* [Entries shown]
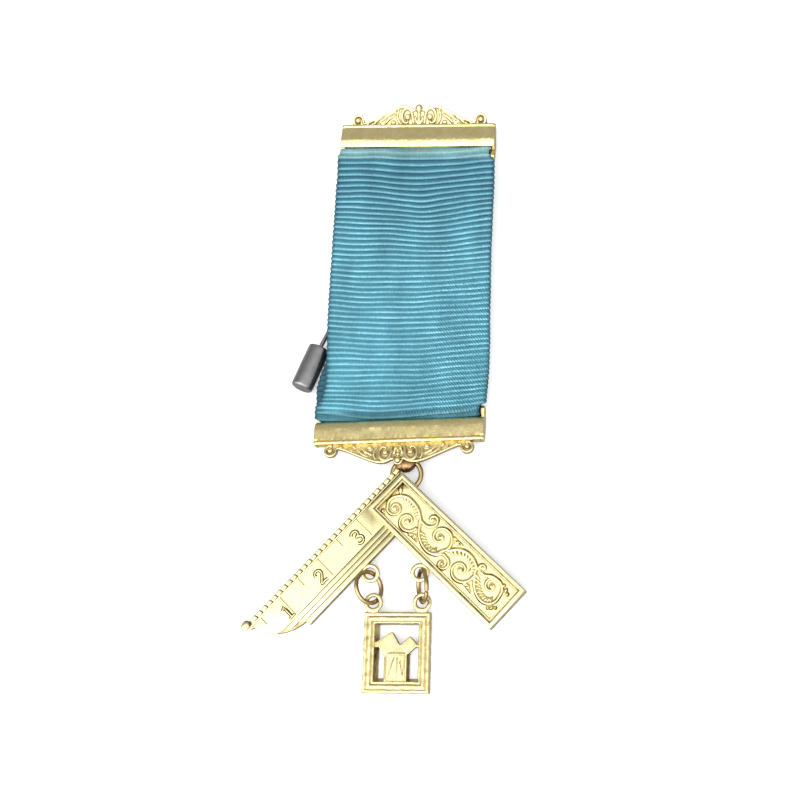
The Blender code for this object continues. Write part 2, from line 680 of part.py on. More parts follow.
def rule_grooves():
    cutters = []
    tick_level = RULE_THICKNESS + GROOVE_RADIUS / 4
    numeral_level = RULE_THICKNESS + NUMERAL_RADIUS / 4
    for along, reach in RULE_TICKS:
        x = along * RULE_LENGTH
        start = RULE_FACE_FROM * RULE_WIDTH + GROOVE_RADIUS
        line = [(x, start, tick_level), (x, reach * RULE_WIDTH, tick_level)]
        cutters.append(wire_solid("tick", line, GROOVE_RADIUS, 0))
    for along, across, strokes in NUMERALS:
        centre = Vector((along * RULE_LENGTH, across * RULE_WIDTH))
        line = []
        for right, up in strokes:
            line.append(centre + NUMERAL_HEIGHT * Vector((-right, -up)))
        cutters.append(wire_solid("numeral", at_height(line, numeral_level), NUMERAL_RADIUS, 0))
    return cutters


def rectangle(low, high):
    return [(low[0], low[1]), (high[0], low[1]), (high[0], high[1]), (low[0], high[1])]


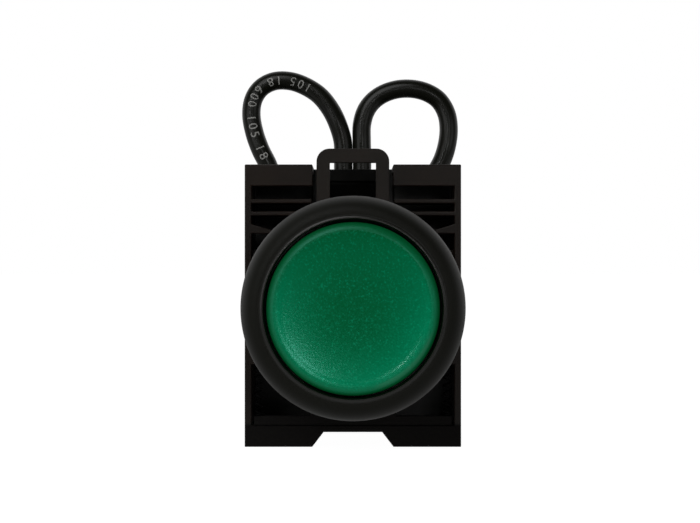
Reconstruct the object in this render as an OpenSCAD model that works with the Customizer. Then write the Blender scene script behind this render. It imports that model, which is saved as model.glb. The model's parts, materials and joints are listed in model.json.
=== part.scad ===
// Illuminated push button with a holder and three clip-on modules, for a hole in a control panel.
// The panel's front is the plane y = 0. The button faces -Y, the release loop points up, +Z.

/* [Panel fit] */
// Outside diameter of the threaded barrel
barrel_d = 22; // [19:0.1:27]
// Room between the gasket and the nut, which the panel fills
panel_room = 3; // [2:0.1:4]
// Thickness of the gasket
gasket_t = 1; // [0.8:0.1:1.5]
// Thickness of the ring nut
nut_t = 5; // [4:0.1:6]
// Width of the ring nut, from the barrel outwards
nut_wall = 2.7; // [2:0.1:3.2]

/* [Head] */
// How far the flange of the barrel reaches past the barrel
flange_reach = 2.4; // [2:0.1:3]
// Wall of the cup that the cap slides in
cup_wall = 1.75; // [1.2:0.05:2]
// Wall of the bezel around the cup
bezel_wall = 1.25; // [1:0.05:2]
// How far the cap stands in front of the bezel
cap_stand = 0.2; // [0:0.1:2]
// Depth of the dish in the cap
dish_depth = 0.7; // [0.2:0.1:1.2]
// Thickness of the cap
cap_t = 1.2; // [0.8:0.1:1.6]
// Wall of the barrel
barrel_wall = 1.7; // [1.3:0.1:2]
// Travel of the button
stroke = 5; // [4:0.1:6]

/* [Holder] */
// How far the holder reaches past the barrel at each side
holder_side = 4; // [3.5:0.1:6]
// Height of the holder
holder_h = 39.2; // [35:0.1:48]
// Wall of the holder
holder_wall = 0.95; // [0.8:0.05:1.2]
// Height of the band along the top and the bottom of the holder
band_h = 3; // [2.4:0.1:3.6]
// Depth of the groove that the latch locks in
groove_depth = 1.6; // [1:0.1:2]
// Thickness of the latch plate
latch_t = 1.8; // [1.2:0.1:2.2]
// Width of the latch loop
loop_w = 10.1; // [8:0.1:12]
// How far the latch loop stands above the holder
loop_rise = 2.2; // [1:0.1:5]

/* [Modules] */
// Depth of a module, from the holder to its back
module_depth = 26; // [24:0.1:32]
// Wall of a module
module_wall = 0.9; // [0.7:0.05:1.1]
// Opening between the contacts of the normally open module
contact_gap = 2.4; // [2:0.1:3]
// Free travel of the plunger before the closed contacts open
take_up = 1; // [0.5:0.1:1.5]
// Diameter of the terminal screws
screw_d = 3; // [2.5:0.1:3.2]

/* [Wires] */
// Diameter of the insulated wire
wire_d = 2.8; // [2.2:0.1:2.8]
// Diameter of the bare conductor
conductor_d = 1.2; // [0.8:0.1:1.3]

/* [Hidden] */
$fn = 64;

// Clearances
slide_gap = 0.1;
cap_gap = 0.4;
rest_gap = 0.1;
touch_gap = 0.02;
stop_gap = 0.4;

// How far the parts of one piece reach into each other
bite = 0.2;

// Radii of the head, from the barrel outwards
barrel_r = barrel_d / 2;
bore_r = barrel_r - barrel_wall;
flange_r = barrel_r + flange_reach;
cup_r = flange_r - cup_wall;
cap_r = cup_r - cap_gap;
bezel_r = flange_r + slide_gap + bezel_wall;
groove_r = barrel_r - groove_depth;
stem_r = bore_r - 2.9;
stem_bore_r = stem_r - 1.7;
rear_bore_r = stem_r + slide_gap;
thread_depth = 0.45;
thread_pitch = 1.5;
thread_crest = 0.3;
thread_flank = 0.4;
crest_in = 1.1;
nib_w = 2.6;
nib_reach = 1.05;
nib_behind = 0.9;

// Places along Y in the head, from the panel forwards
cup_floor_t = 1.4;
carrier_flange_t = 0.6;
carrier_plug_t = 0.7;
diffuser_t = 0.8;
cup_rear_y = -gasket_t;
cup_floor_y = cup_rear_y - cup_floor_t;
carrier_y = cup_floor_y - slide_gap - stroke;
cup_front_y = carrier_y + 0.5;
skirt_y = carrier_y - carrier_flange_t;
plug_y = skirt_y - carrier_plug_t;
diffuser_y = plug_y - diffuser_t;
cap_inner_y = diffuser_y - rest_gap;
dish_y = cap_inner_y - cap_t;
crest_y = dish_y - dish_depth;
bezel_y = crest_y + cap_stand;
crest_r = cap_r - crest_in;
bezel_crest_r = cup_r + 0.9;

// Places along Y behind the panel
nut_y = panel_room;
holder_y = nut_y + nut_t + 2;
latch_y = holder_y + rest_gap;
collar_y = latch_y + latch_t + 0.2;
barrel_end_y = collar_y + 1.9;
ledge_y = holder_y - 4;
ledge_t = 2;
guide_end_y = ledge_y - stop_gap - stroke;
bar_y = barrel_end_y + 0.6;
bar_t = 2;
plunger_y = bar_y + bar_t + rest_gap;
module_y = bar_y + bar_t + stroke + stop_gap;
module_end_y = module_y + module_depth;

// Holder and latch
holder_w = barrel_d + 2 * holder_side;
holder_inner_x = holder_w / 2 - holder_wall;
holder_top = holder_h / 2;
band_z = holder_top - band_h;
loop_leg = 1.85;
loop_bar = 1.95;
loop_slot = 0.55;
loop_top = holder_top + loop_rise;
rib_t = 0.6;
aperture_r = barrel_r + 0.3;
latch_lift = aperture_r - groove_r - slide_gap;
latch_ring_r = aperture_r + 1;
spring_rest_z = -barrel_r + 2.9;
latch_foot_h = 1.2;
latch_foot_z = rest_gap + latch_foot_h - band_z;
latch_neck_w = 12;
latch_spring_x = holder_inner_x - 0.95;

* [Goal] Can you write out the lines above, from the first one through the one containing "points up, +Z.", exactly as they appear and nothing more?

* [Task output]
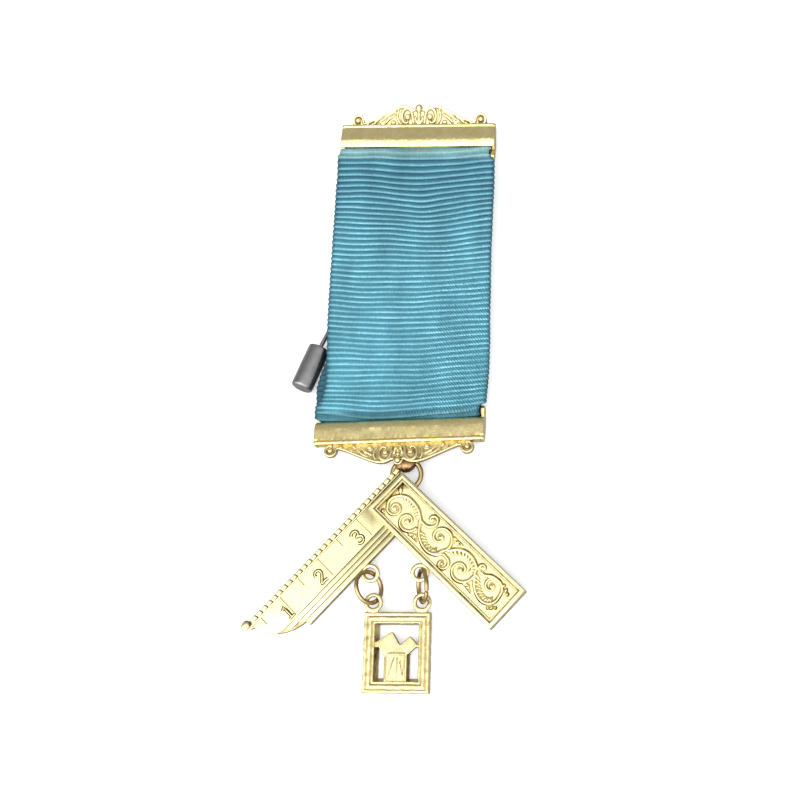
The Blender code for this object continues. Write part 2, from line 680 of part.py on. More parts follow.
def rule_grooves():
    cutters = []
    tick_level = RULE_THICKNESS + GROOVE_RADIUS / 4
    numeral_level = RULE_THICKNESS + NUMERAL_RADIUS / 4
    for along, reach in RULE_TICKS:
        x = along * RULE_LENGTH
        start = RULE_FACE_FROM * RULE_WIDTH + GROOVE_RADIUS
        line = [(x, start, tick_level), (x, reach * RULE_WIDTH, tick_level)]
        cutters.append(wire_solid("tick", line, GROOVE_RADIUS, 0))
    for along, across, strokes in NUMERALS:
        centre = Vector((along * RULE_LENGTH, across * RULE_WIDTH))
        line = []
        for right, up in strokes:
            line.append(centre + NUMERAL_HEIGHT * Vector((-right, -up)))
        cutters.append(wire_solid("numeral", at_height(line, numeral_level), NUMERAL_RADIUS, 0))
    return cutters


def rectangle(low, high):
    return [(low[0], low[1]), (high[0], low[1]), (high[0], high[1]), (low[0], high[1])]


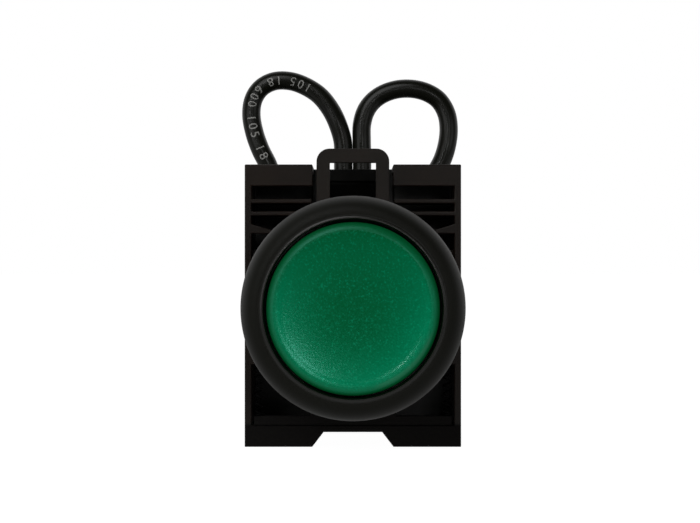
Reconstruct the object in this render as an OpenSCAD model that works with the Customizer. Then write the Blender scene script behind this render. It imports that model, which is saved as model.glb. The model's parts, materials and joints are listed in model.json.
=== part.scad ===
// Illuminated push button with a holder and three clip-on modules, for a hole in a control panel.
// The panel's front is the plane y = 0. The button faces -Y, the release loop points up, +Z.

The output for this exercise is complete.